Both names are Series L units covered by the special-distribution estimates. Investors who hold these tickers should treat July 24, 2026 as the operational end date cited by Fidelity for the funds' wind-down on the exchange.
Fidelity Investments Canada described itself as privately held, with assets under management of $416 billion as at July 14, 2026. The firm said Fidelity funds are available through financial advisors and online trading platforms.
What are the estimated special distributions for these Fidelity funds?
Fidelity published estimated distribution amounts per unit as of July 10, 2026. For Fidelity Canadian Monthly High Income ETF (FCMI), the estimated special distribution is $0.00067 per unit.
For Fidelity Global Monthly High Income ETF (FCGI), the company's distribution table did not list a numeric estimate in the same way; the published figure was shown as a dash rather than a dollar amount.
Fidelity stressed that these are estimated amounts only. The figures reflect forward-looking information, which means the estimates may change before the final special reinvested distributions are set.
The company said the estimates are for the special distributions only. They will be reinvested, and the resulting units will be immediately consolidated so that the number of units held by each investor will not change.
Those special distributions will be payable prior to the terminations on July 24, 2026. Fidelity said it expects to announce the final special reinvested distribution amounts on or about July 27, 2026—after the termination date.
Why do these special distributions matter for income-focused investors?
Special reinvested distributions can affect the tax and bookkeeping side of an ETF holding even when your unit count stays flat. Because Fidelity will reinvest the special distributions and then consolidate units, holders should not expect their number of units to rise from the reinvestment step alone.
That structure is different from a simple cash dividend that hits your brokerage account. The economic value may still be reflected in the distribution event, but the mechanics Fidelity described keep the unit balance unchanged through immediate consolidation.
Income-oriented investors watching monthly high-income ETFs often care about distribution timing around closures. Here, Fidelity said the special distributions are payable before the July 24, 2026 terminations, with final dollar amounts expected around July 27, 2026.
Fidelity also included a forward-looking information warning. Material factors that could cause actual distributions to differ from the estimates include the actual amounts of distributions received by the Fidelity ETFs, portfolio transactions, currency hedging transactions, and subscription and redemption activity.
In practical terms, treat the $0.00067 FCMI figure as a planning estimate, not a locked-in cash rate. Wait for the final announcement Fidelity said it expects on or about July 27, 2026 before updating tax worksheets or income calendars with settled numbers.
What should holders of these Fidelity funds do next?
Fidelity's release does not prescribe personal portfolio actions, and this article is not investment advice. The company reminded investors to read a fund's prospectus and consult a financial advisor before investing.
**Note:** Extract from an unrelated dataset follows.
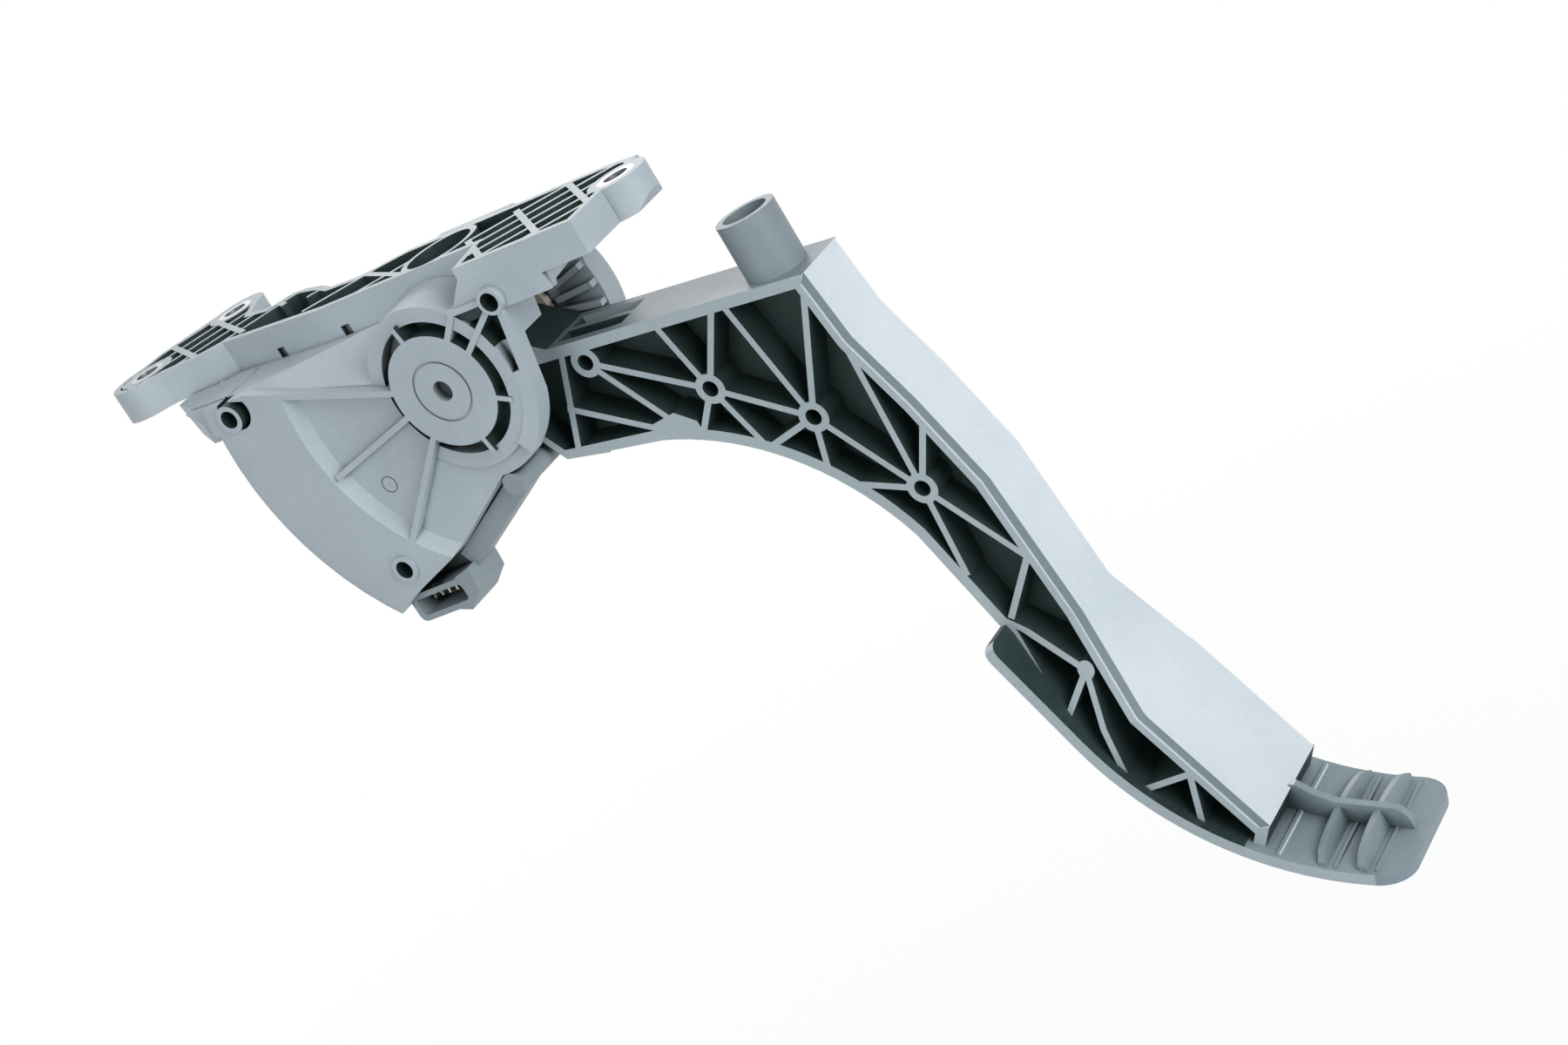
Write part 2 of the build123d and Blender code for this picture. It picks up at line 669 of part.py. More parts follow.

It also noted that exchange-traded funds are not guaranteed, values change frequently, and past performance may not be repeated. Commissions, management fees, brokerage fees, and expenses may all be associated with ETF investments, and investors may experience a gain or loss.
If you hold FCMI or FCGI Series L units, the concrete dates from Fidelity are the ones to diary: de-listing and termination at the close of business on July 24, 2026, special distributions payable before then, and final special reinvested distribution amounts expected on or about July 27, 2026.
Compare any brokerage notices you receive against the Fidelity Canada Newswire announcement so ticker, CUSIP, and ISIN details line up with what you own. For broader passive-income coverage on BlasterPost, see our Wealth Hacks & Passive Income category.
Bottom line: two Fidelity funds are closing on a fixed schedule, one has a tiny published per-unit special-distribution estimate so far, and final numbers are still pending. Stay with the official estimate timeline rather than assuming the July 10, 2026 figures are final.